During the entire voyage, Stubb has had a good time. His days are worry
free. His supper is one of example of his irreverence and carefree attitude.
He is in a conversation with the black cook, Fleece. The conversation leads
to questions about death. Stubb asks where Fleece plans to go after his
death, and Fleece subtly points straight up. Stubb doesn't understand this
and tells Fleece that they don't need a corpse hanging from their masthead.
" You said up there, didn't you? and now look
at yourself , and see where your tongs are
pointing. But, perhaps you expect to get into
heaven crawling through the lubber's hole,
cook;but, no, no , cook, you don't get
there, except you go the regular way, round
by the rigging. It's a ticklish business, but must
be done, or else its no go. none of us
are in heaven yet."
"Stubb"
-Stubb's Supper
He may believe in heaven, but it is in a very distant corner in his mind.
He just wants to live his life and not worry about heaven until the last
possible moment. He is basically calling faith useless, he is not a believer.
He asks how Fleece intends to get into heaven, because he believes the effort
is more trouble than its worth. The "regular way" in Stubb's mind
involves Starbuck-type loyalty, which he definitely does not want to give.

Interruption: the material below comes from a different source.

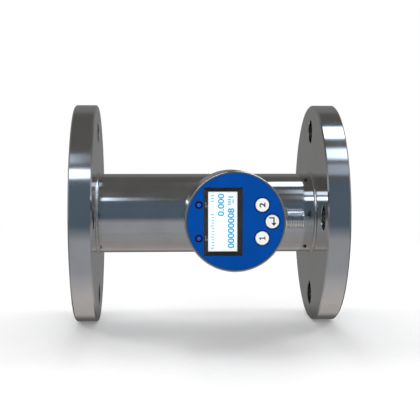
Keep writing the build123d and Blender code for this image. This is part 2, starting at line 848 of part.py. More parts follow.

His question is: why bother ? When he says "none of us are in heaven
yet" he is basically saying that he has no proof and cannot be sure
that heaven even exists. Therefore, he lives a life of enjoyment with no
religion, yet he shares the same fate of "God's blueprint", Starbuck.
Starbuck does not fear or consider death at all, this is how he lives without
fear, superstition, or worries. Much like Timone and Puumba from the , he
probably follows the phrase Hakuna Matata, which means no worries(for the
rest of your days). One weak explanation which Ishmael gives for Stubb's
lack of religion and faith is his pipe. This pipe is described as a part
of his face. Ishmael thinks that it acts as some kind of "disinfectant",
protecting him from God's wrath. Ishmael doesn't want to believe that there
is no consequence. Stubb has no religious conviction, yet can live freely
and easily, which unlike most other Christians.